> **CHALLENGE**
The data below must be copied in full and without any change.

> **SOURCE DATA**
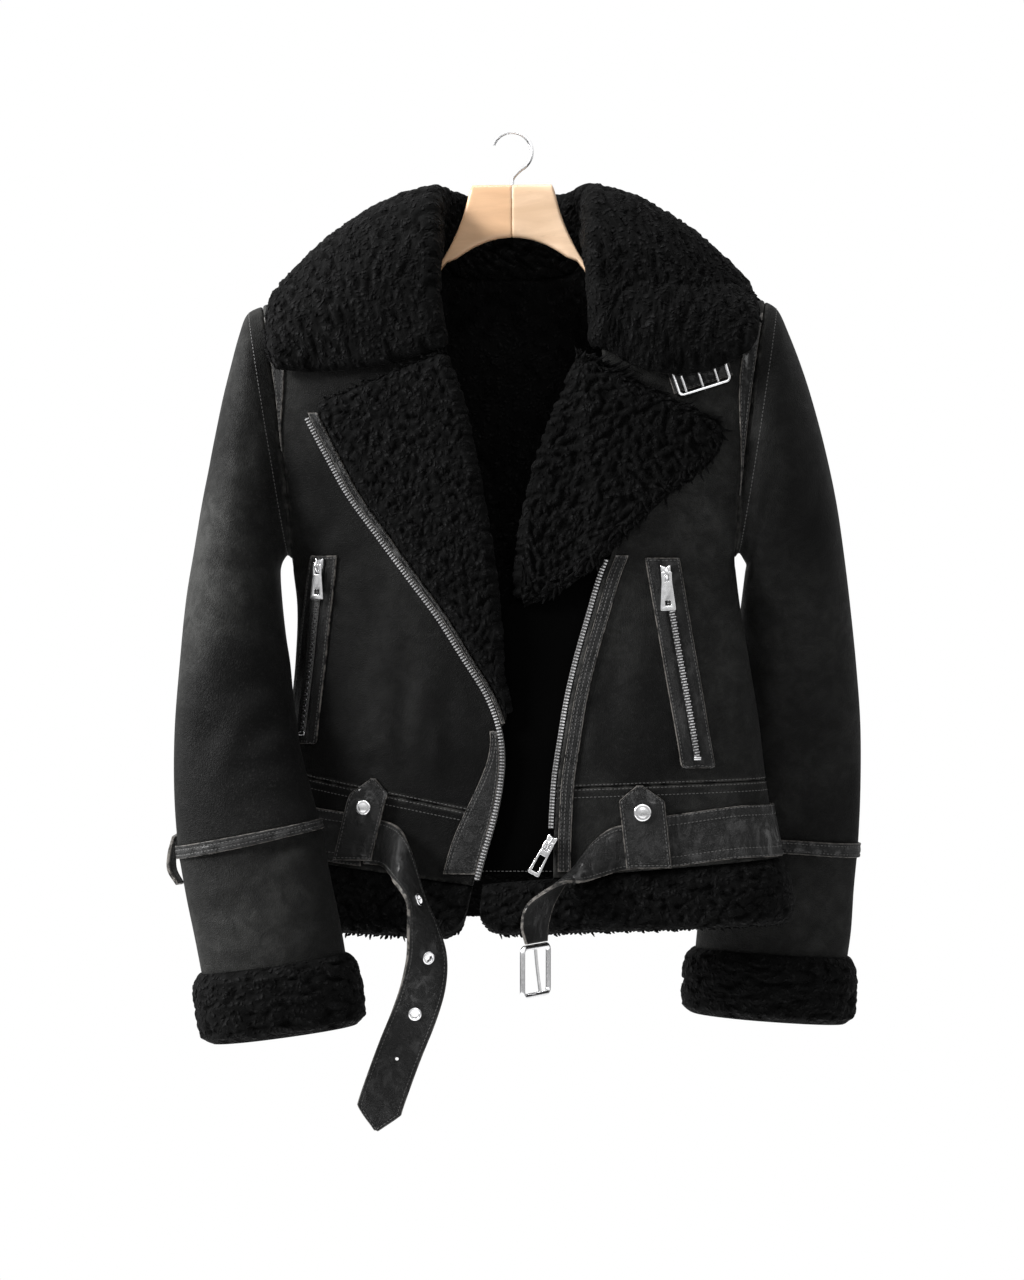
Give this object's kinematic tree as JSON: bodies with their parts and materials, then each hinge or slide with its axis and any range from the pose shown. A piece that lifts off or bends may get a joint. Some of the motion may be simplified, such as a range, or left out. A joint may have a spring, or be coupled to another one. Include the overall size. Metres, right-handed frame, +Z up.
{
  "type": "biker jacket on a wooden hanger",
  "caption": "Black shearling biker jacket with a wide wool collar, lapels, zips and a hanging belt, held open on a two-tone wooden hanger.",
  "frame": {"origin": "inside top of the hanger hook's bend, where a rail carries it", "axes": "+Z up, the jacket's front faces -Y, +X is the viewer's right when facing the front"},
  "size_m": [0.5973, 0.2466, 0.8489],
  "materials": {
    "suede_black": "matt nappa-suede side of sheepskin",
    "leather_black": "smooth, slightly glossy black leather",
    "wool_black": "curly black sheepskin wool",
    "metal_silver": "polished silver-coloured metal",
    "wood_pale": "pale lacquered wood",
    "wood_warm": "slightly darker lacquered wood"
  },
  "bodies": {
    "jacket": {"armhole_strip_left": "leather_black", "armhole_strip_right": "leather_black", "back_panel": "suede_black", "belt_band": "leather_black", "belt_buckle_strap": "leather_black", "belt_loop_back_left": "leather_black", "belt_loop_back_right": "leather_black", "belt_loop_left": "leather_black", "belt_loop_right": "leather_black", "belt_tail": "leather_black", "collar": "wool_black", "cuff_left": "wool_black", "cuff_right": "wool_black", "elbow_band_left": "leather_black", "elbow_band_right": "leather_black", "elbow_tab_left": "leather_black", "eyelet_1": "metal_silver", "eyelet_2": "metal_silver", "eyelet_3": "metal_silver", "front_facing_left": "leather_black", "front_left": "suede_black", "front_right": "suede_black", "hanger_hook": "metal_silver", "hanger_left": "wood_warm", "hanger_right": "wood_pale", "hem_fur_back": "wool_black", "hem_fur_left": "wool_black", "hem_fur_right": "wool_black", "lapel_left": "wool_black", "lapel_right": "wool_black", "lapel_strip_left": "leather_black", "pocket_chain_left": "metal_silver", "pocket_chain_right": "metal_silver", "pocket_welt_left": "leather_black", "pocket_welt_right": "leather_black", "sleeve_left_lower": "suede_black", "sleeve_left_upper": "suede_black", "sleeve_right_lower": "suede_black", "sleeve_right_upper": "suede_black", "slider_front": "metal_silver", "slider_pocket_left": "metal_silver", "slider_pocket_right": "metal_silver", "snap_left": "metal_silver", "snap_right": "metal_silver", "throat_buckle": "metal_silver", "throat_strap": "leather_black", "underlap_right": "leather_black", "waistband_back": "suede_black", "waistband_left": "suede_black", "waistband_right": "suede_black", "zip_chain_left": "metal_silver", "zip_chain_right": "metal_silver", "zip_strip_right": "leather_black"},
    "pocket_tab_left": {"pull_tab_pocket_left": "metal_silver"},
    "pocket_tab_right": {"pull_tab_pocket_right": "metal_silver"},
    "front_tab": {"pull_tab_front": "metal_silver"},
    "belt_buckle": {"belt_buckle_frame": "metal_silver"},
    "belt_prong": {"belt_prong": "metal_silver"}
  },
  "joints": [
    {"name": "pocket_tab_left_hinge", "type": "hinge", "parent": "jacket", "child": "pocket_tab_left", "pos_m": [-0.16565, -0.03072, -0.37212], "axis": [-0.8529, 0.521, 0.0334], "range_deg": [0, 150]},
    {"name": "pocket_tab_right_hinge", "type": "hinge", "parent": "jacket", "child": "pocket_tab_right", "pos_m": [0.12947, -0.07493, -0.37895], "axis": [-0.9896, -0.1343, -0.052], "range_deg": [0, 150]},
    {"name": "front_tab_hinge", "type": "hinge", "parent": "jacket", "child": "front_tab", "pos_m": [0.03164, -0.07283, -0.60582], "axis": [-0.8779, 0.0949, 0.4693], "range_deg": [0, 150]},
    {"name": "belt_buckle_hinge", "type": "hinge", "parent": "jacket", "child": "belt_buckle", "pos_m": [0.0195, -0.102, -0.69], "axis": [-0.4512, -0.8924, 0], "range_deg": [-45, 45]},
    {"name": "belt_prong_hinge", "type": "hinge", "parent": "belt_buckle", "child": "belt_prong", "pos_m": [0.0195, -0.102, -0.69], "axis": [-0.4512, -0.8924, 0], "range_deg": [0, 75]}
  ]
}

> **RESULT OF THE TASK**
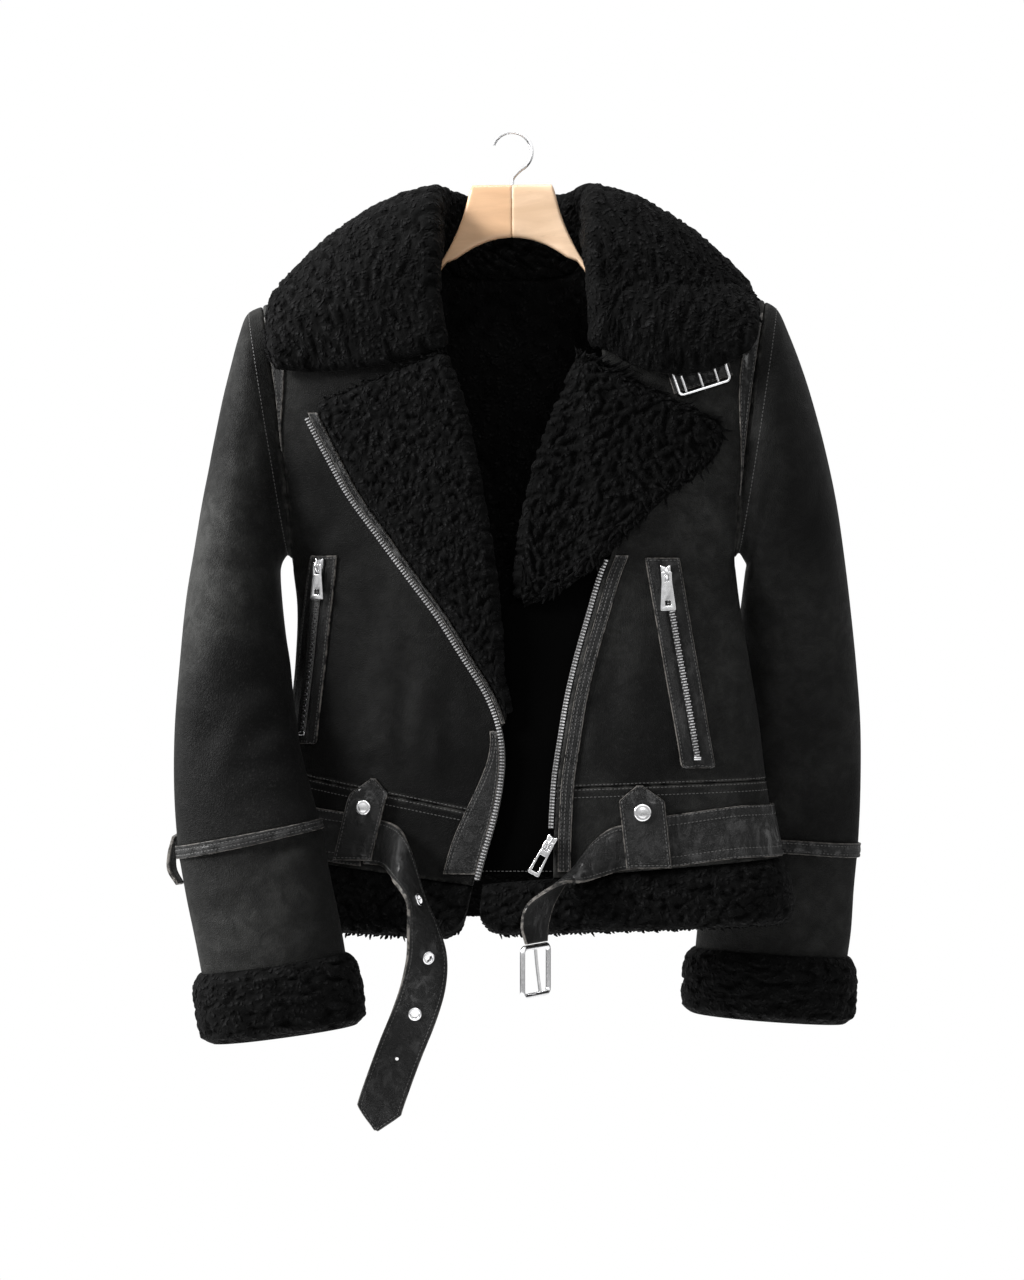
Give this object's kinematic tree as JSON: bodies with their parts and materials, then each hinge or slide with its axis and any range from the pose shown. A piece that lifts off or bends may get a joint. Some of the motion may be simplified, such as a range, or left out. A joint may have a spring, or be coupled to another one. Include the overall size. Metres, right-handed frame, +Z up.
{
  "type": "biker jacket on a wooden hanger",
  "caption": "Black shearling biker jacket with a wide wool collar, lapels, zips and a hanging belt, held open on a two-tone wooden hanger.",
  "frame": {"origin": "inside top of the hanger hook's bend, where a rail carries it", "axes": "+Z up, the jacket's front faces -Y, +X is the viewer's right when facing the front"},
  "size_m": [0.5973, 0.2466, 0.8489],
  "materials": {
    "suede_black": "matt nappa-suede side of sheepskin",
    "leather_black": "smooth, slightly glossy black leather",
    "wool_black": "curly black sheepskin wool",
    "metal_silver": "polished silver-coloured metal",
    "wood_pale": "pale lacquered wood",
    "wood_warm": "slightly darker lacquered wood"
  },
  "bodies": {
    "jacket": {"armhole_strip_left": "leather_black", "armhole_strip_right": "leather_black", "back_panel": "suede_black", "belt_band": "leather_black", "belt_buckle_strap": "leather_black", "belt_loop_back_left": "leather_black", "belt_loop_back_right": "leather_black", "belt_loop_left": "leather_black", "belt_loop_right": "leather_black", "belt_tail": "leather_black", "collar": "wool_black", "cuff_left": "wool_black", "cuff_right": "wool_black", "elbow_band_left": "leather_black", "elbow_band_right": "leather_black", "elbow_tab_left": "leather_black", "eyelet_1": "metal_silver", "eyelet_2": "metal_silver", "eyelet_3": "metal_silver", "front_facing_left": "leather_black", "front_left": "suede_black", "front_right": "suede_black", "hanger_hook": "metal_silver", "hanger_left": "wood_warm", "hanger_right": "wood_pale", "hem_fur_back": "wool_black", "hem_fur_left": "wool_black", "hem_fur_right": "wool_black", "lapel_left": "wool_black", "lapel_right": "wool_black", "lapel_strip_left": "leather_black", "pocket_chain_left": "metal_silver", "pocket_chain_right": "metal_silver", "pocket_welt_left": "leather_black", "pocket_welt_right": "leather_black", "sleeve_left_lower": "suede_black", "sleeve_left_upper": "suede_black", "sleeve_right_lower": "suede_black", "sleeve_right_upper": "suede_black", "slider_front": "metal_silver", "slider_pocket_left": "metal_silver", "slider_pocket_right": "metal_silver", "snap_left": "metal_silver", "snap_right": "metal_silver", "throat_buckle": "metal_silver", "throat_strap": "leather_black", "underlap_right": "leather_black", "waistband_back": "suede_black", "waistband_left": "suede_black", "waistband_right": "suede_black", "zip_chain_left": "metal_silver", "zip_chain_right": "metal_silver", "zip_strip_right": "leather_black"},
    "pocket_tab_left": {"pull_tab_pocket_left": "metal_silver"},
    "pocket_tab_right": {"pull_tab_pocket_right": "metal_silver"},
    "front_tab": {"pull_tab_front": "metal_silver"},
    "belt_buckle": {"belt_buckle_frame": "metal_silver"},
    "belt_prong": {"belt_prong": "metal_silver"}
  },
  "joints": [
    {"name": "pocket_tab_left_hinge", "type": "hinge", "parent": "jacket", "child": "pocket_tab_left", "pos_m": [-0.16565, -0.03072, -0.37212], "axis": [-0.8529, 0.521, 0.0334], "range_deg": [0, 150]},
    {"name": "pocket_tab_right_hinge", "type": "hinge", "parent": "jacket", "child": "pocket_tab_right", "pos_m": [0.12947, -0.07493, -0.37895], "axis": [-0.9896, -0.1343, -0.052], "range_deg": [0, 150]},
    {"name": "front_tab_hinge", "type": "hinge", "parent": "jacket", "child": "front_tab", "pos_m": [0.03164, -0.07283, -0.60582], "axis": [-0.8779, 0.0949, 0.4693], "range_deg": [0, 150]},
    {"name": "belt_buckle_hinge", "type": "hinge", "parent": "jacket", "child": "belt_buckle", "pos_m": [0.0195, -0.102, -0.69], "axis": [-0.4512, -0.8924, 0], "range_deg": [-45, 45]},
    {"name": "belt_prong_hinge", "type": "hinge", "parent": "belt_buckle", "child": "belt_prong", "pos_m": [0.0195, -0.102, -0.69], "axis": [-0.4512, -0.8924, 0], "range_deg": [0, 75]}
  ]
}